USA: Ecology Extends Comment Period for Port Angeles Harbor Study
The Washington Department of Ecology extended the public comment period on two draft reports detailing the results of a large-scale sediment sampling effort in Port Angeles Harbor.
The comment period, which began Feb. 23, was extended to a 90-day comment period from a 30-day comment period and will now end on May 22, 2012.
Rebecca Lawson, Ecology’s regional manager for the Toxics Cleanup Program, said: “We had numerous requests to extend the comment period for these large and complex reports. We believe allotting more time will allow people to gain a better understanding of their contents.”
Community members can learn more about the draft reports and their findings during an open house and presentation from 6:30 to 8:30 p.m. March 13, 2012, at the Olympic Medical Center’s Linkletter Hall, 939 Caroline Street, Port Angeles.
The purpose of the sediment study that the reports detail is to understand the distribution of chemical contamination and wood debris in the harbor and identify likely sources of this contamination. Port Angeles has a long industrial history that contributed to the harbor’s pollution. Ecology began this study in 2008 as part of the Puget Sound Initiative, a joint effort of Gov. Gregoire and the Legislature to restore the Sound’s health by 2020.

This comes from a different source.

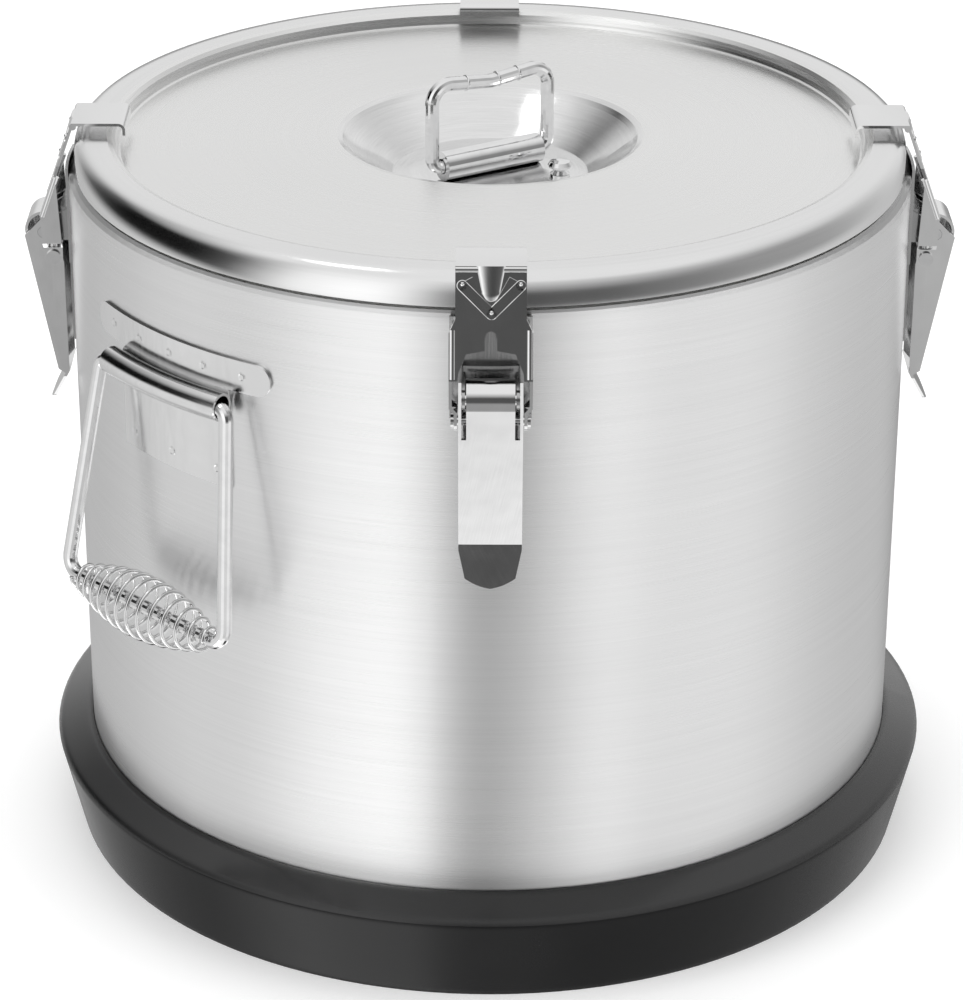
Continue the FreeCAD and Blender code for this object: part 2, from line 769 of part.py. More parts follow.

Some of the major chemical contaminants found include dioxins and poly-chlorinated biphenyls, commonly called PCBs, both of which can persist in the environment for decades. Dioxins and PCBs are endocrine disruptors, may cause reproductive and development effects, and are potential carcinogens. Other contaminants include toxic metals as well as ammonia and sulfides from decomposing wood debris, all which are harmful to plants and animals.
The largest contamination “hotspots” are in the inner harbor and near the former Rayonier pulp mill, in the eastern part of the harbor.
The results of the study will help Ecology determine entities responsible for the contamination.